The development and application of sustainable solvents has been a hot topic in different scientific and technological areas [8][9][10][11][12][13][14][15]. In this regard, remarkable advances towards the replacement of volatile organic solvents have been achieved by a group of organic salts with melting points below 100 °C, generally referred to as ionic liquids (ILs) [16]. Nevertheless, the problems with their biodegradability, toxicity, stability, and the expensive synthesis make them less than perfect solvents [17]. Therefore, deep eutectic solvents (DESs), were introduced in 2001 as an alternative to ILs. These showed a stronger ecofriendly profile, with easier and cheaper production, while having similar properties [18]. DESs contain large, asymmetrical ions that have low lattice energy and, thus, low melting points. They are often acquired by the complexation of a quaternary ammonium salt with a metal salt or hydrogen bond donor (HBD). The charge delocalization occurring through hydrogen bonding between, for instance a halide ion and the hydrogen-donor moiety, is responsible for the decrease in the melting point of the mixture, in relation to the melting points of the individual components [19][20]. Since 2001, many scientists around the globe pursed the utilization of DESs and published a variety of studies [21][22][23][24][25][26][27][28][29][30][31].

2. Synthesis and Properties of Deep Eutectic Solvents

2.1. Synthesis of Deep Eutectic Solvents

One of the approaches used to synthesize DESs is by mixing and heating two or more salts to form a homogenous solution.

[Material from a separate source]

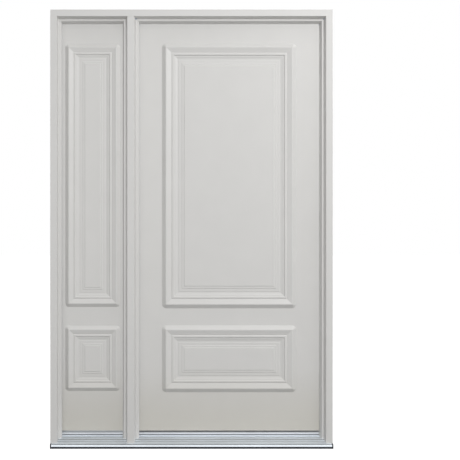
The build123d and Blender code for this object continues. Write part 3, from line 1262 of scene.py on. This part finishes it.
class PanelTree(PieceTree):
    """Lays a moulding round a rectangle and fills its field."""

    NAME = "moulded_panel"
    POINTS = "Rings"
    INPUTS = {
        "Width": "Float",
        "Height": "Float",
        "Field Inset": "Float",
        "Field Rise": "Float",
        "Corner Steps": "Int",
        "Place": "Vector",
        "Turn": "Vector",
    }

    def pieces(self) -> Socket:
        """Join the moulding, the field and the back.

        Returns:
            The output with the closed shell.
        """
        parts = self.add("GeometryNodeJoinGeometry", {0: self.moulding()})
        self.join(self.sheet_at(self.given["Field Rise"], False), parts.inputs[0])
        self.join(self.sheet_at(0.0, True), parts.inputs[0])
        weld = self.add("GeometryNodeMergeByDistance", {0: parts.outputs[0], "Distance": TINY})
        setting = {"Translation": self.given["Place"], "Rotation": self.given["Turn"]}
        return self.add("GeometryNodeTransform", {0: weld.outputs[0], **setting}).outputs[0]

    def moulding(self) -> Socket:
        """One ring of points for each point of the section, placed round the rectangle.

        Returns:
            The output with the moulding's mesh.
        """
        given = self.given
        size = {0: given["Rings"]}
        count = self.add("GeometryNodeAttributeDomainSize", size, component="MESH")
        corner_points = self.maths("ADD", given["Corner Steps"], 1.0)
        ring_points = self.maths("MULTIPLY", corner_points, 4.0)
        row = self.maths("ADD", ring_points, 1.0)
        counts = {"Vertices X": count.outputs["Point Count"], "Vertices Y": row}
        grid = self.add("GeometryNodeMeshGrid", counts)

        index = self.add("GeometryNodeInputIndex").outputs[0]
        ring, within = self.divided(index, row)
        around = self.maths("MODULO", within, ring_points)
        quarter, step = self.divided(around, corner_points)

        position = self.add("GeometryNodeInputPosition").outputs[0]
        asked = {0: given["Rings"], "Value": position, "Index": ring}
        sample = self.add(
            "GeometryNodeSampleIndex", asked, data_type="FLOAT_VECTOR", domain="POINT"
        )
        inset, rise, radius = self.add("ShaderNodeSeparateXYZ", {0: sample.outputs[0]}).outputs

        turned = self.maths("ADD", quarter, self.maths("DIVIDE", step, given["Corner Steps"]))
        angle = self.maths("MULTIPLY", turned, QUARTER_TURN)
        towards = self.maths("MULTIPLY", self.maths("ADD", quarter, 0.5), QUARTER_TURN)
        across = self.reach("COSINE", given["Width"], inset, radius, angle, towards)
        upwards = self.reach("SINE", given["Height"], inset, radius, angle, towards)

        moved = {0: grid.outputs["Mesh"], "Position": self.vector(across, upwards, rise)}
        place = self.add("GeometryNodeSetPosition", moved)
        return self.add("GeometryNodeFlipFaces", {0: place.outputs[0]}).outputs[0]

    def divided(self, number: Socket, size: Socket) -> tuple[Socket, Socket]:
        """Divide whole numbers without an error from rounding, into the quotient and the rest."""
        whole = self.maths("FLOOR", self.maths("DIVIDE", self.maths("ADD", number, 0.5), size))
        return whole, self.maths("SUBTRACT", number, self.maths("MULTIPLY", whole, size))

    def reach(
        self, wave: str, size: Socket, inset: Socket, radius: Socket, angle: Socket, towards: Socket
    ) -> Socket:
        """One coordinate of a ring's point.

        Args:
            wave: COSINE across the panel and SINE up it.
            size: the panel's width or height.
            inset: the ring's inset from the panel's edge.
            radius: the radius of the ring's corners.
            angle: the direction of the point from its corner's centre.
            towards: the direction of that corner from the panel's middle.

        Returns:
            The output with the coordinate.
        """
        half = self.maths("MULTIPLY", size, 0.5)
        centre = self.maths("SUBTRACT", self.maths("SUBTRACT", half, inset), radius)
        way = self.maths("SIGN", self.maths(wave, towards))
        offset = self.maths("MULTIPLY_ADD", centre, way, half)
        return self.maths("MULTIPLY_ADD", radius, self.maths(wave, angle), offset)

    def sheet_at(self, height: object, turned: bool) -> Socket:
        """A flat rectangle inside the moulding.

        Args:
            height: its height, as a number or an output.
            turned: whether it faces the slab.

        Returns:
            The output with its mesh.
        """
        sizes: Inputs = {}
        halves = []
        for size, axis in (("Width", "X"), ("Height", "Y")):
            whole = self.given[size]
            inner = self.maths("MULTIPLY_ADD", self.given["Field Inset"], -2.0, whole)
            sizes |= {f"Size {axis}": inner, f"Vertices {axis}": 2}
            halves.append(self.maths("MULTIPLY", whole, 0.5))
        grid = self.add("GeometryNodeMeshGrid", sizes)
        moved = {0: grid.outputs["Mesh"], "Translation": self.vector(*halves, height)}
        move = self.add("GeometryNodeTransform", moved)
        if not turned:
            return move.outputs[0]
        return self.add("GeometryNodeFlipFaces", {0: move.outputs[0]}).outputs[0]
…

Typically, ambient temperature molten salts have been formed by mixing quaternary ammonium salts, a hydrogen bond acceptor (HBA) with metal salts [32][33]. Hence, four main different types of DES occur: I. quaternary salt with a metal chloride, II. quaternary salt with a hydrated metal chloride, III. quaternary salt (HBA) with an HBD compound and IV. metal chloride with an HBD. The respective general formulas of the four types are shown at Table 1. The first two types are used to synthesize hydrophilic DESs, whilst the other two for hydrophobic DESs [20][34]. Due to the stability in the aquatic solutions which type III and IV provide, they are often utilized in many papers, with choline chloride (ChCl) being the most used HBA. In Figure 1, some common HBA and HBD are shown.

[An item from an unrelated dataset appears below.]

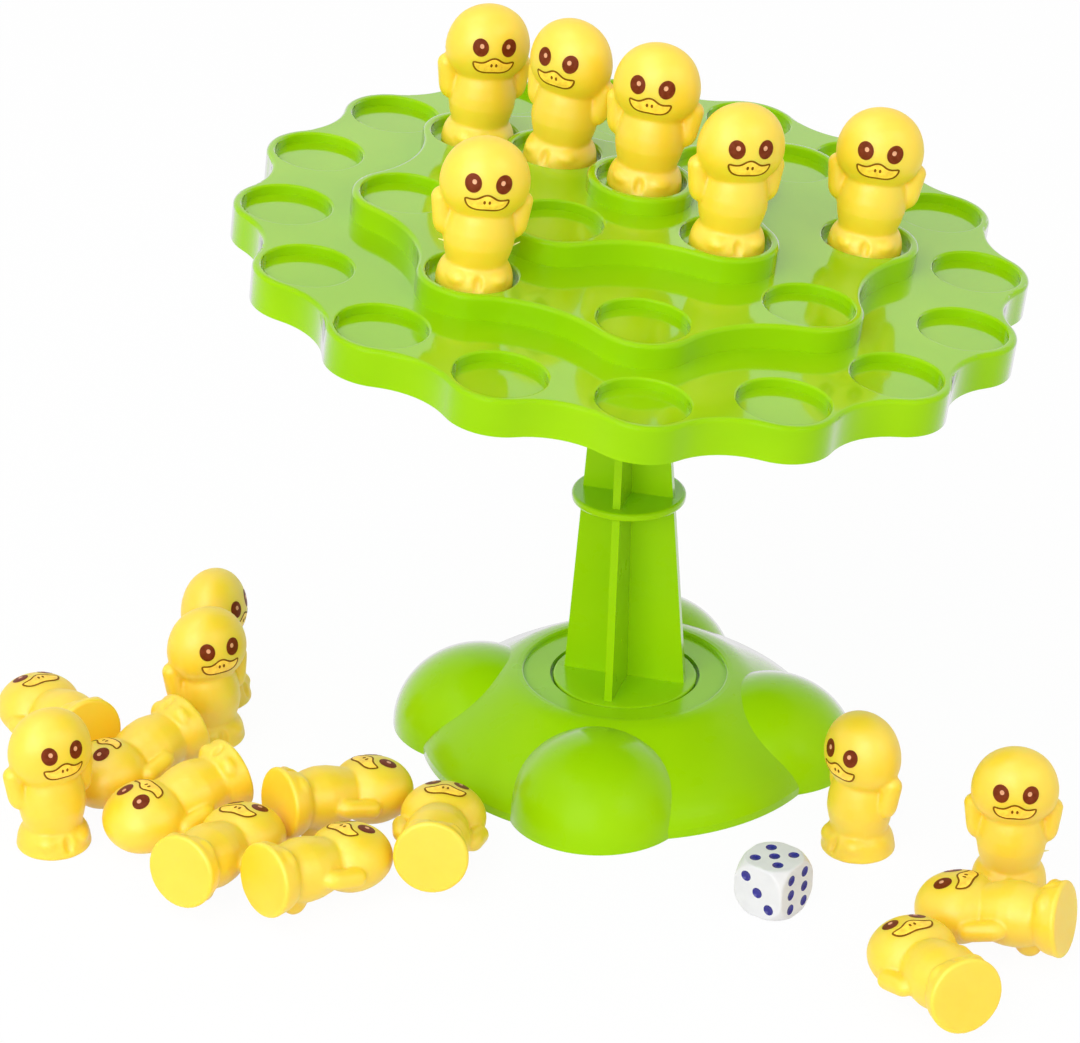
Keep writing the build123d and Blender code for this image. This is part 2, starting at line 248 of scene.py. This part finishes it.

Table 1. The four types of deep eutectic solvents.






Cat+X + zMClx

M = Zn, Sn, Al, Ga, Fe, In



Cat+X + zMClx · yH2O

M = Co, Cu, Ni, Fe, Cr



Cat+X + zRZ




MClx + RZ = MClx−1+ · RZ + MClx+1

M = Zn, Al and Z = OH, CONH2


Cat+ = any phosphonium, ammonium or sulfonium cation, X = a Lewis base, generally a halide anion, MClx = metal chloride, RZ = organic compound.

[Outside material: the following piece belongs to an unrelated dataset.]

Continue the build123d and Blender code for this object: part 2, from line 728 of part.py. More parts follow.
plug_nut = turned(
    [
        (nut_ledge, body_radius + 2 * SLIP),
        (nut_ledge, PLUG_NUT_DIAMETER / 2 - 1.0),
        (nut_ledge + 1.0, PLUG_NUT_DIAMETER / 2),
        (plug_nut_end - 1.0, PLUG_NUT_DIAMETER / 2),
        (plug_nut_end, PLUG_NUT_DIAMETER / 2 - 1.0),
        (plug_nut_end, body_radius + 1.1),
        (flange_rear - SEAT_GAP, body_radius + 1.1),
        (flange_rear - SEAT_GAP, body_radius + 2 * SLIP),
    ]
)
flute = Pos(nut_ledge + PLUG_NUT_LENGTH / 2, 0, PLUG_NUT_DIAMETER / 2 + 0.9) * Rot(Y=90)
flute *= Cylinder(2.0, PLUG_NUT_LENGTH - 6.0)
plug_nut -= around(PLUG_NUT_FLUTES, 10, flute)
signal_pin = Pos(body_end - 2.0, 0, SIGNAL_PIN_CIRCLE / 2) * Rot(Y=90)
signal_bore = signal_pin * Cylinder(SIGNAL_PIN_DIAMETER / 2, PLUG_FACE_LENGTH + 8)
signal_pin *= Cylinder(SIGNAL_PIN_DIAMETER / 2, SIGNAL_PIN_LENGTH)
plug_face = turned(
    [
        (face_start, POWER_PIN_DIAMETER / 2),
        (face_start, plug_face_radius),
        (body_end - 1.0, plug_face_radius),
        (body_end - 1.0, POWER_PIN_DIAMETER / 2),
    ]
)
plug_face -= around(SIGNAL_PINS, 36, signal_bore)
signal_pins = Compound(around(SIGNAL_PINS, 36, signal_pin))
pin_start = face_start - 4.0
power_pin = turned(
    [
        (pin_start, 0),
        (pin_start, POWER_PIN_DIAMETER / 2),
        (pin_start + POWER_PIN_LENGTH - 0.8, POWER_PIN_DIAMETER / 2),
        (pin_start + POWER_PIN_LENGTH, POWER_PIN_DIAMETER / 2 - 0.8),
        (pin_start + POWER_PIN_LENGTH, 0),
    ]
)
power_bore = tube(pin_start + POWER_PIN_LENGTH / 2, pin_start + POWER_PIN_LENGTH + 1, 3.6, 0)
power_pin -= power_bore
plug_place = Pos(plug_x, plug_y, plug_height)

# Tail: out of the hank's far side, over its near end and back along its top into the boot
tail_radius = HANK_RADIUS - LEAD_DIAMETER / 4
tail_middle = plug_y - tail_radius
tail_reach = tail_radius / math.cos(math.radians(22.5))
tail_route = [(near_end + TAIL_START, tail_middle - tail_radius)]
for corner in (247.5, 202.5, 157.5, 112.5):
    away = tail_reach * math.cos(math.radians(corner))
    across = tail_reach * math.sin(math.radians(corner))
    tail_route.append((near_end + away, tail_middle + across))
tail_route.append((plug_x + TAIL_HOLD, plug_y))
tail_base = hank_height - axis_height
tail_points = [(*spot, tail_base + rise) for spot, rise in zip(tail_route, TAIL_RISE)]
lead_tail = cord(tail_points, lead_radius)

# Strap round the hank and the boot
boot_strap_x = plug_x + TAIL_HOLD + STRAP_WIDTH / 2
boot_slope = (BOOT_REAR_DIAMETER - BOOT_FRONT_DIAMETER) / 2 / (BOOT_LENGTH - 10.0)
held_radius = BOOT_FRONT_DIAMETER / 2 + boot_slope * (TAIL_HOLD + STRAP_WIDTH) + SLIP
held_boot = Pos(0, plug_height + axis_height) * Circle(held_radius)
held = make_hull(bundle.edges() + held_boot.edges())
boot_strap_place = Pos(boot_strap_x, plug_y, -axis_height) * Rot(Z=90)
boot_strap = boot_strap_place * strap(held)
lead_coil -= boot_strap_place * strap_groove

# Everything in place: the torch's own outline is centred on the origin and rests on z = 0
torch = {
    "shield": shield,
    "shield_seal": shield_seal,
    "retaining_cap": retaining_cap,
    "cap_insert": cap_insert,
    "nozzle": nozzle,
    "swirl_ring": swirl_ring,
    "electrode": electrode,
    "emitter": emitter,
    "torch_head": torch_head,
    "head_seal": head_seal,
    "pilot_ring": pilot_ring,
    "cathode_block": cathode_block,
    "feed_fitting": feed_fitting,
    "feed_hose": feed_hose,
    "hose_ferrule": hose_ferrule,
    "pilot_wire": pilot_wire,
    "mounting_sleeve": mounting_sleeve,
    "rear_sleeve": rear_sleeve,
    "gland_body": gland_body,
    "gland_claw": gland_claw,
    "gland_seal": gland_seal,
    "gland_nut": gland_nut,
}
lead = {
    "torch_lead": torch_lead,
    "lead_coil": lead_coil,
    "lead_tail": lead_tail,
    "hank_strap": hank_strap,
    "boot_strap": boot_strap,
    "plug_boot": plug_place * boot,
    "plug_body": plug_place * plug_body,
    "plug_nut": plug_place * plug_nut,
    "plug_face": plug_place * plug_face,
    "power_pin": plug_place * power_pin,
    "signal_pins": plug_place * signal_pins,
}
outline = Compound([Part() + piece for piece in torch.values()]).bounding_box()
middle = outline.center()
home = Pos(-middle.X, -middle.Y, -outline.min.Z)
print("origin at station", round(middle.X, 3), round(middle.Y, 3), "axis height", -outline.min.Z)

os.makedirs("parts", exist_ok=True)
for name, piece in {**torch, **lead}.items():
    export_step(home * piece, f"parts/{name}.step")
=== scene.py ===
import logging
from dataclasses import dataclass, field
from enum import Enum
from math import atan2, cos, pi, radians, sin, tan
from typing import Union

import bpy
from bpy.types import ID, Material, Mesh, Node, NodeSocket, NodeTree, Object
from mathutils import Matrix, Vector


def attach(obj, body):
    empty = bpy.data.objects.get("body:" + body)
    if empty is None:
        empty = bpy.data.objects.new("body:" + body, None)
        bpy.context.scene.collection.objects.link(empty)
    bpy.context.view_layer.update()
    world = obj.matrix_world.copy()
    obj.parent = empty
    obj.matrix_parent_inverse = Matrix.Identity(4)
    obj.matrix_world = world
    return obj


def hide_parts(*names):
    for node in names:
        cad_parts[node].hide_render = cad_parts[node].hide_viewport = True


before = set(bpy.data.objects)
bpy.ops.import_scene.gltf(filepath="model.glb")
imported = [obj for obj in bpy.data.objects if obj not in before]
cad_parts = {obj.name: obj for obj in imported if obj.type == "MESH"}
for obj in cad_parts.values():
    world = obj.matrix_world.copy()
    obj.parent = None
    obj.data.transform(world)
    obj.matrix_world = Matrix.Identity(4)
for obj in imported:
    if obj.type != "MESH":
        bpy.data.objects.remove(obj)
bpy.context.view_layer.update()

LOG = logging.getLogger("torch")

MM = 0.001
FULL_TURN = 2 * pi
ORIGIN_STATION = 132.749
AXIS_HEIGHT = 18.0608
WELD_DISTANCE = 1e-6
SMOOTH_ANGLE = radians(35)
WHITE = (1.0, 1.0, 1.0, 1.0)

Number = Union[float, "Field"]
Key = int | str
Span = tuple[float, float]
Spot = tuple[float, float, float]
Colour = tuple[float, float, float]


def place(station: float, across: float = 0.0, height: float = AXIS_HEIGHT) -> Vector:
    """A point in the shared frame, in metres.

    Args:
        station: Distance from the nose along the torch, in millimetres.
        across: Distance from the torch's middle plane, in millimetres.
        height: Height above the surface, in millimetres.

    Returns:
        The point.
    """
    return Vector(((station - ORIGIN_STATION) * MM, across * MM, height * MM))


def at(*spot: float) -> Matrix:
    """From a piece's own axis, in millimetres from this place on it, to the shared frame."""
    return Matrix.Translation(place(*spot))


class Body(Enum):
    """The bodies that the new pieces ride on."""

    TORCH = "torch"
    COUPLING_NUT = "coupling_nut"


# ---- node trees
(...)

2.2. Properties of Deep Eutectic Solvents

Various interactions (such as anion exchange, weak non-covalent interactions, π-π and/or hydrogen bonding) take place, amongst an HBD and an HBA in various combinations and molar ratios that contribute to some of the physicochemical properties discussed below [35]. Those properties are viscosity, density, conductivity, acidity, surface tension, volatility, and melting or freezing point. There is also an intensive study explaining the effect of hydrogen bonding proton transfer mechanism on the physical and chemical properties [36]. Other properties taken into account before selecting the optimal DES are biodegradability, toxicity, and thermal stability [37]. Moreover, both ILs and DESs can exhibit different physicochemical properties as binary mixtures, depending on the selected co-solvent, such as water or organic solvents. The interactions that may occur from the solute–solvent combination are defined as solvatochromic properties, which can further aid in the comprehension of chemical reactions through preferential solvation (PS) [38]. A useful tool to investigate the PS parameters and interactions, like hydrogen bond between molecules and ions, is the molecular dynamics (MD) simulation, which can be used as completion and confirmation of experimental results. For instance, Aryafard et. al. conducted an extensive investigation for three different DESs and their binary mixtures with polyethylene glycol (PEG 400) as co-solvent, through MD simulations analysis, while showing that PEG 400 can make a strong hydrogen bond with DESs [39].

Figure 1. Structures of some halide salts (HBAs) and hydrogen bond donors (HBDs) used in the formation of deep eutectic solvents.